阅读次数:

笔者预设读者对tensorflow serving（下文简称tf）有一定了解基础，因此在一些和本文不太相关的tf相关知识不会做过多描述。本文介绍的从源码层面分析在生产环境碰到tf模型加载高延迟的一次问题排查过程。

问题背景

tf在生产环境部署投入使用一段时间后，发现每次更新tf模型加载配置文件model.config到tf加载完模型时间间隔偶尔会变得很长，而且这个时间变长的频率越来越高。更新model.config到tf加载模型完成正常的时间是10s左右，一般都会在20s内加载完成模型。但现在这个时间可能会达到分钟级别。

注：tf部署在k8s，云厂商为华为云，模型存储在华为云对象存储obs上，tf通过挂载obs访问模型路径。
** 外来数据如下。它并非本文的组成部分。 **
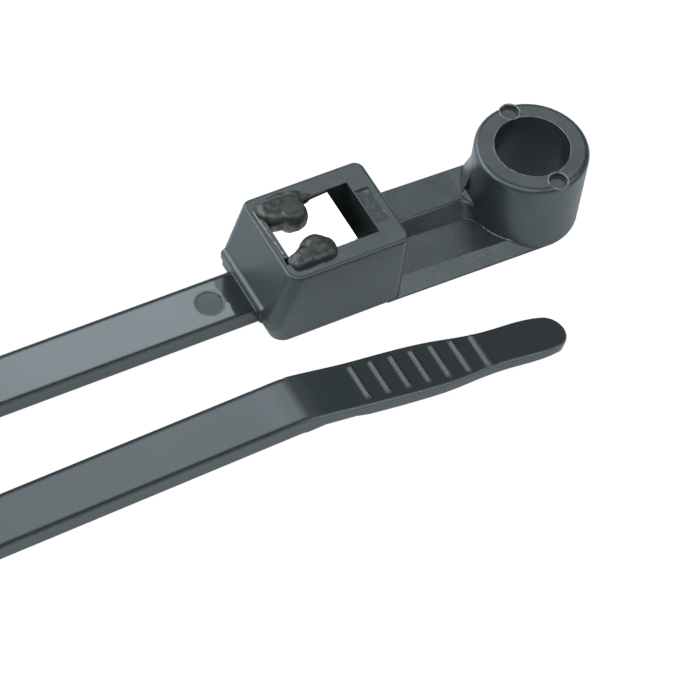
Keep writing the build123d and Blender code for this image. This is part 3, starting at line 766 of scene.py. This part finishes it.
# %% [markdown]
# The room around is a dim, slightly cool grey, so the tilted tail, which mirrors it, stays dark.
# To the camera the room is nearly white, like the sheet.

# %% Room
ROOM_COLOUR = (0.92, 0.98, 1.0, 1.0)
ROOM_LIGHT = 0.26

world = bpy.data.worlds.new("room")
bpy.context.scene.world = world
world.use_nodes = True
nodes = world.node_tree.nodes
nodes.clear()
room_output = nodes.new("ShaderNodeOutputWorld")
room = nodes.new("ShaderNodeBackground")
path = nodes.new("ShaderNodeLightPath")
strength = nodes.new("ShaderNodeMapRange")
room.inputs["Color"].default_value = ROOM_COLOUR
strength.inputs["To Min"].default_value = ROOM_LIGHT
strength.inputs["To Max"].default_value = 1.0
world.node_tree.links.new(path.outputs["Is Camera Ray"], strength.inputs["Value"])
world.node_tree.links.new(strength.outputs[0], room.inputs["Strength"])
world.node_tree.links.new(room.outputs[0], room_output.inputs["Surface"])
print("room light", ROOM_LIGHT)

# %% [markdown]
# The camera looks down on the tie from the front left with a long lens, a little rolled, as a hand
# camera over a table. Its place was found by matching the edges of the head, the eye and the
# strap.

# %% Camera
VIEW_AZIMUTH = -36.35
VIEW_ELEVATION = 52.80
VIEW_ROLL = 9.605
CAMERA_PLACE = Vector((-144.58, -174.90, 273.08)) * MM
LENS_IN_FRAME_WIDTHS = 5.6802

scene = bpy.context.scene
scene.view_settings.view_transform = "Standard"
camera_data = bpy.data.cameras.new("camera")
camera_data.sensor_width = 36.0
camera_data.lens = LENS_IN_FRAME_WIDTHS * camera_data.sensor_width
camera_data.clip_start = 0.01
camera_data.clip_end = 20.0
camera = bpy.data.objects.new("camera", camera_data)
unrolled = Euler((radians(90.0 - VIEW_ELEVATION), 0.0, radians(VIEW_AZIMUTH))).to_matrix()
aimed = unrolled @ Matrix.Rotation(radians(VIEW_ROLL), 3, "Z")
camera.matrix_world = Matrix.Translation(CAMERA_PLACE) @ aimed.to_4x4()
scene.collection.objects.link(camera)
scene.camera = camera
print("camera looks along", [round(v, 4) for v in aimed @ Vector((0, 0, -1))])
我们抓取了日志，日志显示09:59:19修改了tf模型配置文件，tf 09:59:58开始加载模型，10:00:01完成模型加载。

tf模型加载流程

Source是tf定义的对未加载模型对象的抽象，目前实现了两种Source，一种是StaticStoragePathSource，一种是FileSystemStoragePathSource。前者是简单的静态的模型文件存储系统，仅仅在启动时触发模型的加载，没有其他动作。后者是动态的Source，能监测存储系统的变化并发出通知。

tf实现Source时将模块职责划分的很清晰，Source的职责就是监测变化，如何处理则由Source的用户决定，所以Source有一个接口SetAspiredVersionsCallback，可以设置回调函数用于通知AspiredVersion的变化。Source在变化的时候就会调用设置的回调函数。

作为Source的对等对象，系统也定义了Target，有接口GetAspiredVersionsCallback，用于获取处理AspiredVersions的回调接口，然后我们就可以将Target和Source连起来了。

template <typename T> void ConnectSourceToTarget(Source<T>* source, Target<T>* target) {
    source->SetAspiredVersionsCallback(target->GetAspiredVersionsCallback());
}

Source和ServerCore的关系是这样的：

Source --> Router --> Adapter --> AspiredVersionManager

上述连接关系里，Router和Adapter既是Source又是Target，AspiredVersionManager是Target。但是Router没有实现Source接口，而是要求在创建Router对象时直接将Adapter作为参数，这样实现主要目的是创建一对多的关系。

系统根据所支持平台的个数（tensorflow算是一种平台）创建Adapter，一种平台对应一个Adapter，负责创建模型加载器Loader。对于tensorflow平台，对应的adapter是SavedModelBundleSourceAdapter。

Router负责根据模型名称查找对应的平台(model.config里面有指定平台名称)，从而定位到对应的Adapter。

这些连接关系是在系统启动, 或者更新model.config的时候建立的。

默认配置下，FileSystemStoragePathSource为Source的实例，SavedModelBundle-SourceAdapter为Adapter的实例，DynamicSourceRouter为Router的实例：

FileSystemStoragePathSource有自己单独的工作线程, 周期查询文件系统, 发现每个模型的版本, 根据指定的servable_version_policy(model_config), 创建ServableData(模型名, 版本号, 路径), 传给Router
Router根据路由找到对应的adapter, 传给Adataper
Adapter将ServableData(模型名, 版本号, 路径)转换成ServableData(模型名, 版本, Loader), 传给AspiredVersionManager
AspiredVersionManager将这些信息存到pending_aspired_versions_requests_, 等待另外一个工作线程(AspiredVersionsManager_ManageState_Thread)处理。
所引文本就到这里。